Listed records:
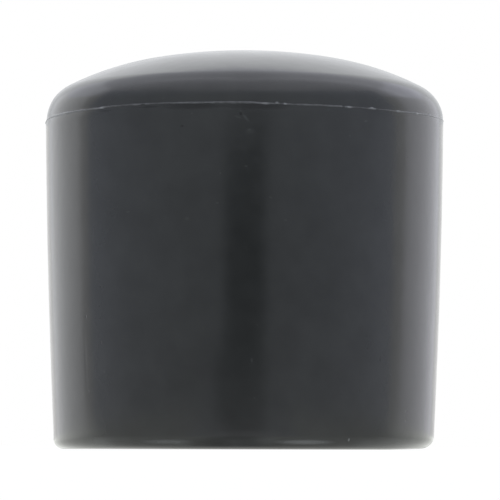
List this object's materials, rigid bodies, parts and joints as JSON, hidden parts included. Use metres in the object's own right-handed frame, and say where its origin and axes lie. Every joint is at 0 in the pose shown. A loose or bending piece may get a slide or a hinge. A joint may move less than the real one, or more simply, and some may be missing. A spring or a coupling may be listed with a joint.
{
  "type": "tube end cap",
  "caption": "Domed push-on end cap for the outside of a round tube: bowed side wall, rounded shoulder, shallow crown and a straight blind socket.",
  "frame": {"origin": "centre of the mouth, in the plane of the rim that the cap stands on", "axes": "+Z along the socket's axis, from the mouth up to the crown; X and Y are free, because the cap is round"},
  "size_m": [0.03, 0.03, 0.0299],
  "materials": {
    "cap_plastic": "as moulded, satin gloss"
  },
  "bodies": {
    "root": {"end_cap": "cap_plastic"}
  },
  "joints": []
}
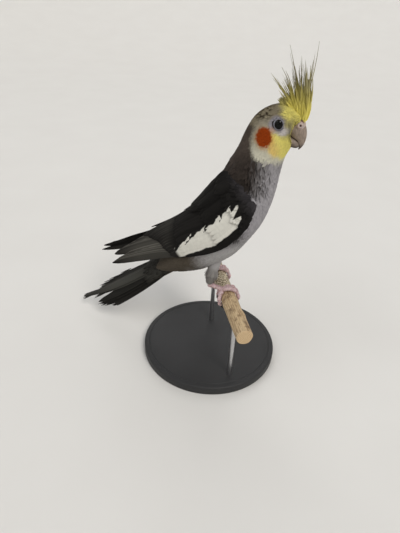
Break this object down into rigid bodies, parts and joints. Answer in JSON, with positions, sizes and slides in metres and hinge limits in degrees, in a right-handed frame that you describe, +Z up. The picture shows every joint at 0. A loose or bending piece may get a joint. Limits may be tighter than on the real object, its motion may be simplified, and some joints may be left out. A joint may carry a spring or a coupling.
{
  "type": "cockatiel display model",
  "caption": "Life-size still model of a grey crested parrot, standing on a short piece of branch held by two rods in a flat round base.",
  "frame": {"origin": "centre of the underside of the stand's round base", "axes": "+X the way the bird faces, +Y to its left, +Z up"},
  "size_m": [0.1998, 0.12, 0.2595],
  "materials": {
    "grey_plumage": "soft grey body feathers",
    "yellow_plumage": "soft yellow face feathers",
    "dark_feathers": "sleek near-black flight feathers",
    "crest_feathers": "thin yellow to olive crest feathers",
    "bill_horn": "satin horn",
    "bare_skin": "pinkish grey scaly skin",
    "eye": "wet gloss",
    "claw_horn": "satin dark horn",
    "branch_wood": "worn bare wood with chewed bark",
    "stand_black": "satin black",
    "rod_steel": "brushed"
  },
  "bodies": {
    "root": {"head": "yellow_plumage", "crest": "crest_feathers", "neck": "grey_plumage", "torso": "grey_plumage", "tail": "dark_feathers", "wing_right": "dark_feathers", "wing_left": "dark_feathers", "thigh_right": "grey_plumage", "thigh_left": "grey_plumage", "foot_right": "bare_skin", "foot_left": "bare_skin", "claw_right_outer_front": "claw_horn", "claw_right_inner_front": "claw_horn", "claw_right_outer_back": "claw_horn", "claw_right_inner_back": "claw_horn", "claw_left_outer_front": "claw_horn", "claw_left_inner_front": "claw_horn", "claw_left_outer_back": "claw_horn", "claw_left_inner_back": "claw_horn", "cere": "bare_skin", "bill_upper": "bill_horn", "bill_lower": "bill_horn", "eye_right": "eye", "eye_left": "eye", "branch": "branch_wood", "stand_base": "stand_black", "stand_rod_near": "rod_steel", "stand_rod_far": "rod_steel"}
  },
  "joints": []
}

Your objective: Please set down all the data word for word.

Output for this exercise:
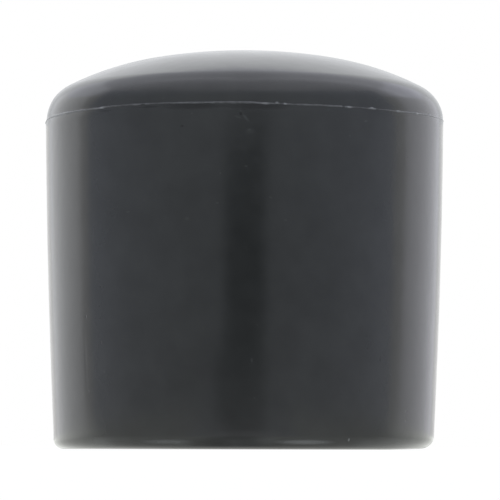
List this object's materials, rigid bodies, parts and joints as JSON, hidden parts included. Use metres in the object's own right-handed frame, and say where its origin and axes lie. Every joint is at 0 in the pose shown. A loose or bending piece may get a slide or a hinge. A joint may move less than the real one, or more simply, and some may be missing. A spring or a coupling may be listed with a joint.
{
  "type": "tube end cap",
  "caption": "Domed push-on end cap for the outside of a round tube: bowed side wall, rounded shoulder, shallow crown and a straight blind socket.",
  "frame": {"origin": "centre of the mouth, in the plane of the rim that the cap stands on", "axes": "+Z along the socket's axis, from the mouth up to the crown; X and Y are free, because the cap is round"},
  "size_m": [0.03, 0.03, 0.0299],
  "materials": {
    "cap_plastic": "as moulded, satin gloss"
  },
  "bodies": {
    "root": {"end_cap": "cap_plastic"}
  },
  "joints": []
}
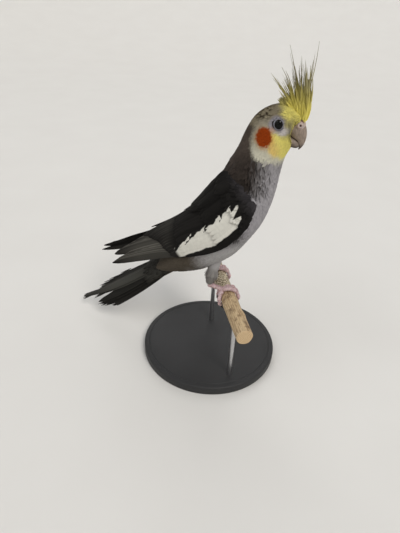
Break this object down into rigid bodies, parts and joints. Answer in JSON, with positions, sizes and slides in metres and hinge limits in degrees, in a right-handed frame that you describe, +Z up. The picture shows every joint at 0. A loose or bending piece may get a joint. Limits may be tighter than on the real object, its motion may be simplified, and some joints may be left out. A joint may carry a spring or a coupling.
{
  "type": "cockatiel display model",
  "caption": "Life-size still model of a grey crested parrot, standing on a short piece of branch held by two rods in a flat round base.",
  "frame": {"origin": "centre of the underside of the stand's round base", "axes": "+X the way the bird faces, +Y to its left, +Z up"},
  "size_m": [0.1998, 0.12, 0.2595],
  "materials": {
    "grey_plumage": "soft grey body feathers",
    "yellow_plumage": "soft yellow face feathers",
    "dark_feathers": "sleek near-black flight feathers",
    "crest_feathers": "thin yellow to olive crest feathers",
    "bill_horn": "satin horn",
    "bare_skin": "pinkish grey scaly skin",
    "eye": "wet gloss",
    "claw_horn": "satin dark horn",
    "branch_wood": "worn bare wood with chewed bark",
    "stand_black": "satin black",
    "rod_steel": "brushed"
  },
  "bodies": {
    "root": {"head": "yellow_plumage", "crest": "crest_feathers", "neck": "grey_plumage", "torso": "grey_plumage", "tail": "dark_feathers", "wing_right": "dark_feathers", "wing_left": "dark_feathers", "thigh_right": "grey_plumage", "thigh_left": "grey_plumage", "foot_right": "bare_skin", "foot_left": "bare_skin", "claw_right_outer_front": "claw_horn", "claw_right_inner_front": "claw_horn", "claw_right_outer_back": "claw_horn", "claw_right_inner_back": "claw_horn", "claw_left_outer_front": "claw_horn", "claw_left_inner_front": "claw_horn", "claw_left_outer_back": "claw_horn", "claw_left_inner_back": "claw_horn", "cere": "bare_skin", "bill_upper": "bill_horn", "bill_lower": "bill_horn", "eye_right": "eye", "eye_left": "eye", "branch": "branch_wood", "stand_base": "stand_black", "stand_rod_near": "rod_steel", "stand_rod_far": "rod_steel"}
  },
  "joints": []
}